Una macchina propagandistica che consente alla Cina di combinare soft power (il potere di persuasione) con lo sharp power (il potere di incisione con una miscela di fake news e attacchi cibernetici) scalzando la Russia nel ruolo di influencer sulla scena internazionale. Vladimir Putin lo ha indirettamente riconosciuto quando ha invitato Xi a Mosca, nel giugno dello scorso anno, per una pomposa visita di tre giorni che doveva sancire l’alleanza contro l’America di Trump, “colpevole” delle sanzioni a Mosca e della guerra commerciale a Pechino.
Ma il patto non ha funzionato come doveva e il coronavirus lo ha ancor più indebolito. Putin sta perdendo colpi, per la prima volta in vent’anni di potere, affossato dalla tragica contabilità della pandemia, da un’economia in picchiata che ha fatto precipitare la sua popolarità ai minimi storici. Chiuso in quarantena volontaria nella sua dacia fuori Mosca ha dovuto rinviare anche l’agognato progetto di riforma costituzionale che lo avrebbe proclamato di fatto un presidente a vita, proprio come Xi. Il presidente cinese, invece, sembra essere uscito indenne dalla crisi sanitaria. È vero che l’economia ha subìto la prima contrazione dal 1976, l’anno della fine della Rivoluzione culturale, ma la popolarità di Xi e soprattutto il suo controllo sul partito non sembrano averne risentito. E la sua risposta alla sfida di Trump, sul grande palcoscenico dell’assemblea dell’Oms, è stata quella di chi si sente ormai allo stesso livello: una donazione di due miliardi di dollari.
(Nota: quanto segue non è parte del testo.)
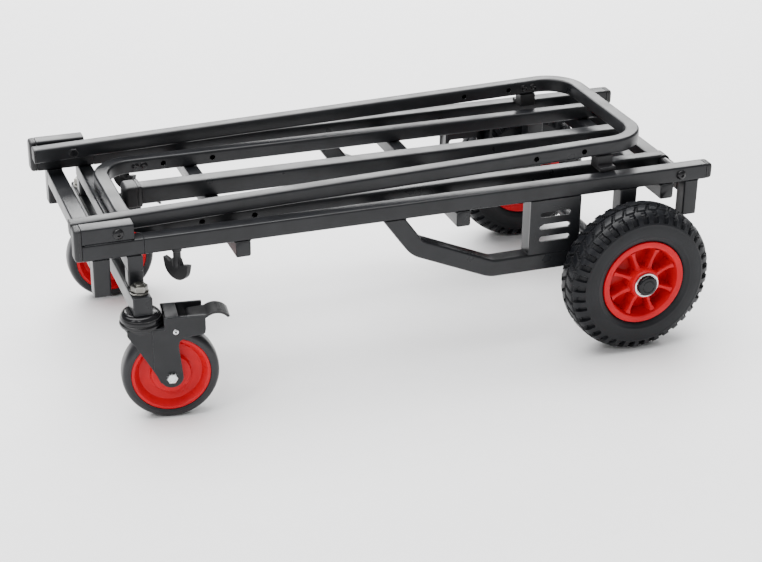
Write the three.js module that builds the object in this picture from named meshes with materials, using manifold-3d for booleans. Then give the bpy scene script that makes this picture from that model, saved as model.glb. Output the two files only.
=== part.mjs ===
// Convertible hand truck, folded down as a low platform cart.
// +X points to the big wheels (the rear), -X to the casters (the front), +Y to the right side, +Z up.
// The origin is on the floor under the middle of the overall length. Millimetres.
// Pieces are laid out with x counted from the rear axle; the whole is shifted once, at the end.
import * as THREE from "three";
import { mergeVertices } from "three/addons/utils/BufferGeometryUtils.js";
import Module from "manifold-3d";

const wasm = await Module();
wasm.setup();

// Clearances
const GAP = 0.3; // between neighbours that are fixed together
const SLIDE_FIT = 0.35; // each side, inner rail in rear rail
const BORE_FIT = 0.3; // on the radius, around a bolt, pin or axle
const PLUG_FIT = 0.3; // each side, plug in a tube
const HOOP_FIT = 3.5; // each side, rear hoop between the arms of the front hoop

// Side rails
const RAIL = 22; // outside of the square tube
const RAIL_WALL = 1.2;
const TUBE_CORNER = 2.2;
const RAIL_SPREAD = 313; // between the middles of the two rails
const RAIL_TOP = 244;
const REAR_RAIL_LENGTH = 802;
const REAR_OVERHANG = 119; // rear rail past the axle
const SLEEVE_LENGTH = 78.5;
const INNER_RAIL_STOP = 59; // inner rail short of the rear rail's end when pushed home
const INNER_RAIL_REACH = REAR_RAIL_LENGTH - INNER_RAIL_STOP;
const INNER_RAIL_WALL = 1.2;
const CAP_LENGTH = 9.5;
const CAP_ROUND = 4;
const PLUG_LENGTH = 12;

// Crossbars and legs
const BAR_WIDTH = 20;
const BAR_HEIGHT = 21.7;
const BAR_WALL = 1.5;
const BAR_COUNT = 3;
const FIRST_BAR_SETBACK = 128.7; // from the front end of the rear rail
const LAST_BAR_SETBACK = 60.3; // from its rear end
const LAST_BAR_X = REAR_OVERHANG - LAST_BAR_SETBACK;
const BAR_RUN = REAR_RAIL_LENGTH - FIRST_BAR_SETBACK - LAST_BAR_SETBACK;
const BAR_PITCH = BAR_RUN / (BAR_COUNT - 1);
const LEG_HEIGHT = 51;
const REAR_LEG_SETBACK = 10.5; // from the end of the rail
const FRONT_LEG_SETBACK = 12;

// Centre tube
const CENTRE_TUBE = 25;
const CENTRE_TUBE_SETBACK = 33; // from the front end of the rear rail
const CENTRE_TUBE_REAR_X = 68;
const CENTRE_TUBE_INSET = REAR_OVERHANG - CENTRE_TUBE_REAR_X;
const CENTRE_TUBE_LENGTH = REAR_RAIL_LENGTH - CENTRE_TUBE_SETBACK - CENTRE_TUBE_INSET;
const BOOT_SIZE = 30;
const BOOT_LENGTH = 24;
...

Janan Ganesh ha scritto sul Financial Times che la prima guerra fredda non era stata soltanto un corsa agli armamenti ma anche un popularity contest, una gara di popolarità nel mondo. Gli Stati Uniti l’avevano vinta sull’Unione Sovietica grazie a quattro strumenti: l’attrazione culturale (il modello di vita americano), gli incentivi economici (dal Piano Marshall in poi), la finezza diplomatica e la protezione militare (attraverso la Nato e non solo). Trump sembra incapace di usarli. Peggio, li rifiuta. La seconda guerra fredda è piena di incognite. Soprattutto per quell’Alleanza occidentale (che non significa solo Nato, ma un bouquet di valori) nella quale il presidente americano pare non credere più.